There are a lot of people out there writing Python, and a lot of them identify as analysts, (non-software) engineers, scientists, and so on. Not developers. Some of them write immaculate code. Some of them don’t know about git, functions, or commandline arguments, so their code is one long script with big chunks they comment or uncomment depending on what they’re trying to do. The latter are a big constituency for me. Plain type annotations are great in this context, because they place no burden on the user at all. All they have to do is ignore them. Best case, they notice that function f returns a list of floats rather than an ndarray and that saves me having to explain what’s going on.


Usually syntax makes things easier, certainly for types. That's why we have syntax.

I don't claim Python developers cannot understand it. But every additional thing adds to the cognitive burden.


> Libraries that you have to know might as well be language features.

What you have to know depends on where you're working and what you're doing. You don't have to know GRPC Python libraries, unless it's a company that uses GRPC for internal communication. You don't have to know Flask unless you're building a REST API using Flask. You don't have to know beautifulsoup unless you're building a web scraper. You don't have to know Pydantic unless you're working on a project that uses Pydantic for data validation.

> The phrasing of "The engineering decision" in your reply is telling -- you are coming from it as an engineer. But I'm looking at the population of Python programmers, which extends far beyond software engineers.

You don't have to be a software engineer to make an engineering decision. When a data scientist uses conda because they don't want to manage their Python environment manually, but runs into performance issues on production because their Docker containers are multiple gigabytes larger than they should be -- that's the result of an engineering decision. When a business analyst writes a Python script and manually installs packages without a requirements file, then tries to get it running on a new computer 8 months later but can't because they forget which package versions they used -- that's the result of an engineering decision. So when you deploy your code without any data validation that runs fine now, but breaks in unexpected ways next week because the result of an external REST API you're calling changed unexpectedly...

> The more such people have to learn, the more problematic the language becomes. Python succeeded despite not being a statically compiled language with clear typechecking because there is an audience for which those aren't the critical factors. ... none of these changes are free.

I agree with all this, which is why I said that the engineering decision is deciding whether or not the cost is worth it. Different projects, companies, and people will have different needs.

Your original assertion was that "if this is a feature you must have, Python seems like the wrong language" -- but this contradicts what you're saying. The overhead of learning a single Python library is far, far less than, say, introducing Rust into a company that only uses Python for everything else.

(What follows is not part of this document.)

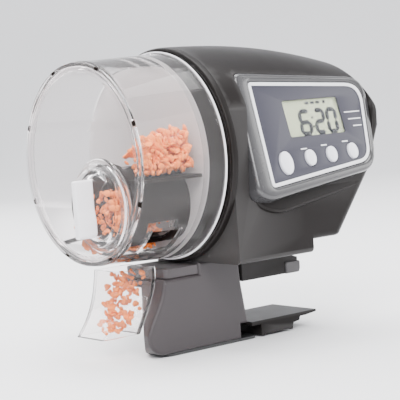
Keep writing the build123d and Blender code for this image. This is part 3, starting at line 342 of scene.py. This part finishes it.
def slab(outlines, back, front, edge, place, steps=3):
    """A flat piece with rounded edges, from closed outlines in mm; inner ones are holes."""
    curve = bpy.data.curves.new("outline", "CURVE")
    curve.dimensions = "2D"
    curve.fill_mode = "BOTH"
    for loop in outlines:
        spline = curve.splines.new("POLY")
        spline.points.add(len(loop) - 1)
        for point, spot in zip(spline.points, loop):
            point.co = (spot[0] * MM, spot[1] * MM, 0, 1)
        spline.use_cyclic_u = True
    curve.extrude = ((front - back) / 2 - edge) * MM
    curve.bevel_depth = edge * MM
    curve.bevel_resolution = steps
    curve.offset = -edge * MM
    holder = bpy.data.objects.new("outline", curve)
    bpy.context.scene.collection.objects.link(holder)
    bpy.context.view_layer.update()
    mesh = bpy.data.meshes.new_from_object(holder)
    bpy.data.objects.remove(holder)
    bpy.data.curves.remove(curve)
    bm = bmesh.new()
    bm.from_mesh(mesh)
    bpy.data.meshes.remove(mesh)
    bmesh.ops.remove_doubles(bm, verts=bm.verts, dist=1e-6)
    bm.transform(place @ Matrix.Translation((0, 0, (front + back) / 2 * MM)))
    return bm


def carve(bm, cutters, operation="DIFFERENCE"):
    """The shape in bm with the cutters' shapes taken away or added."""
    body = bpy.data.meshes.new("carved")
    bmesh.ops.remove_doubles(bm, verts=bm.verts, dist=2e-7)
    bmesh.ops.recalc_face_normals(bm, faces=bm.faces)
    bm.to_mesh(body)
    bm.free()
    target = bpy.data.objects.new("carved", body)
    bpy.context.scene.collection.objects.link(target)
    tools = []
    for cutter in cutters:
        mesh = bpy.data.meshes.new("cutter")
        bmesh.ops.remove_doubles(cutter, verts=cutter.verts, dist=2e-7)
        bmesh.ops.recalc_face_normals(cutter, faces=cutter.faces)
        cutter.to_mesh(mesh)
        cutter.free()
        tool = bpy.data.objects.new("cutter", mesh)
        bpy.context.scene.collection.objects.link(tool)
        tools.append(tool)
        cut = target.modifiers.new("cut", "BOOLEAN")
        cut.operation = operation
        cut.solver = "EXACT"
        cut.object = tool
    depsgraph = bpy.context.evaluated_depsgraph_get()
    mesh = bpy.data.meshes.new_from_object(target.evaluated_get(depsgraph))
    for gone in (target, *tools):
        bpy.data.objects.remove(gone)
    return mesh


def box_at(centre, size, turn=0.0):
    """A block for cutting, in local mm, turned by turn degrees round the drum's axis."""
    bm = bmesh.new()
    bmesh.ops.create_cube(bm, size=1.0)
    bm.transform(Matrix.Diagonal((*(s * MM for s in size), 1)))
    bm.transform(Matrix.Translation(Vector(centre) * MM))
    bm.transform(Matrix.Rotation(math.radians(turn), 4, "X"))
    bm.transform(Matrix.Translation(ORIGIN))
    return bm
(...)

Yes, at that point in time you wouldn't switch from Python. Hence the comments about Java, as an example of where escalating complexity can take you.

I think my assertion, less pithily, was "if having the best type-checking system was critical to you, probably you wouldn't pick Python". And I think that's correct. People pick it for other features.

I didn't say I hated having the option. I expressed reservations, which I still have.


> if having the best type-checking system was critical to you, probably you wouldn't pick Python

Agree, but the only situation where as a developer you can pick a language/ecosystem on its own merits, independently of anything else, is on personal projects. Even if you're a startup CTO building a greenfield app, you have account for hiring and train developers. It's perfectly sensible that you would want to use Python + mypy/pyright/pydantic/etc for extra robustness since it's easy to find Python devs, with a relatively small learning curve if they haven't use those tools, vs going full-on Rust or Haskell, which would require much more rare + expensive people and/or a much longer training period.